Download GMAP software at:
http://research-pub.gene.com/gmap/src/gmap-gsnap-2018-07-04.tar.gz
Detailed description for installation is available at:
http://research-pub.gene.com/gmap/src/README
In Linux, you can do the following command:
$ wget http://research-pub.gene.com/gmap/src/gmap-gsnap-2018-07-04.tar.gz
$ tar –zxvf gmap-gsnap-2018-07-04.tar.gz
$ ./configure
$ make
$ make check
$ make install
In Linux, you can use the following command for building the gmap index
$ gmap_build -D ./ -d gmapindex ./chr20.fa
$ # Align the corrected long reads
$ gmap -D ./ -d gmapindex -t 2 -f 1 -n 1 corrected_lr.fasta > corrected_lr.psl
I will use hisat2 to align reads but run SpliceMap is included if you want a more classic approach to the IDP pipeline.

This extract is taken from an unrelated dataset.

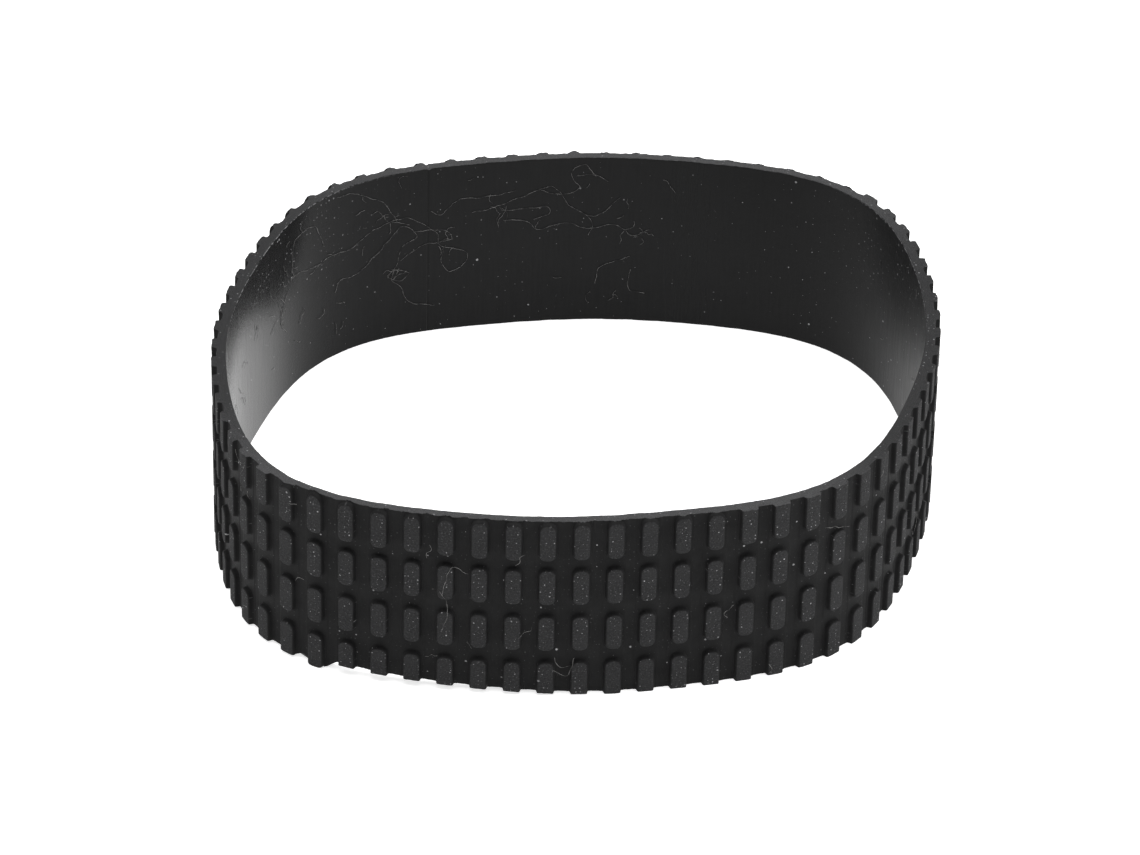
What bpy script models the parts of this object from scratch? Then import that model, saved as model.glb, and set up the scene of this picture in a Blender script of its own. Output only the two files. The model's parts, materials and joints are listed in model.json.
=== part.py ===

For speed and stability I recommend hisat2 but it will require an additional processing step on our part.
Download hisat2 software at:
http://ccb.jhu.edu/software/hisat2/dl/hisat2-2.1.0-Linux_x86_64.zip
Detailed description for installation is available at:
https://ccb.jhu.edu/software/hisat2/index.shtml
In Linux, you can do the following command:
$ wget http://ccb.jhu.edu/software/hisat2/dl/hisat2-2.1.0-Linux_x86_64.zip
$ unzip hisat2-2.1.0-Linux_x86_64.zip
$ cd hisat2-2.1.0
In Linux, you can do the following command:
$ hisat2-build chr20.fa hisat2/hisat2index
We can align the short reads by the following command:
$ hisat2 -x hisat2/hisat2index -U sr.fa -f -S sr.sam
Looks good! Unfortunately, IDP needs a different format than the garden variety bam. To accomodate this we will need to conver the bam into a SpliceMap format sam, and also create a junction file like SpliceMap does. We use helper scripts for this part.
$ # get SpliceMap format sam file (please install python-2.7 and R-3.5)
$ ./Au-public-master/iron/utilities/make_sam_splicemap_like.py sr.sam > sr_trim.sam
$ Rscript ./Au-public-master/iron/utilities/make_sam_splicemap_like.R sr_trim.sam sr.splicemap-like.sam
$ # get SpliceMap format bed file
$ ./Au-public-master/iron/utilities/sam_to_splicemap_junction_bed.py -o sr.splicemap-like.junctions.bed sr.sam chr20.fa
The psl option is the most convenient way to run IDP since it allows you to do your own alignment ahead of time as we have done here. To make this easier the IDP/examples folder contains a configuration file that points to the folders we've generated in this example. On a normal run you will create your own configuration file to describe the run. Now to actually run IDP. This configuration file has been set to use the files created in this example. In this example we are using an RPKM absolute and fraction cutoff rather than an FDR. The FDR does not execute well in small datasets or non-model organisms.
If you prepared related input files and created your own configuration file, you can run IDP by the following command:
$ ./bin/runIDP.py run.cfg 0
All of the output from IDP is automatically copied to the “output” directory, which includes isoform.gpd, isoform_detection.gpd, isoform_prediction.gpd and isoform.exp files.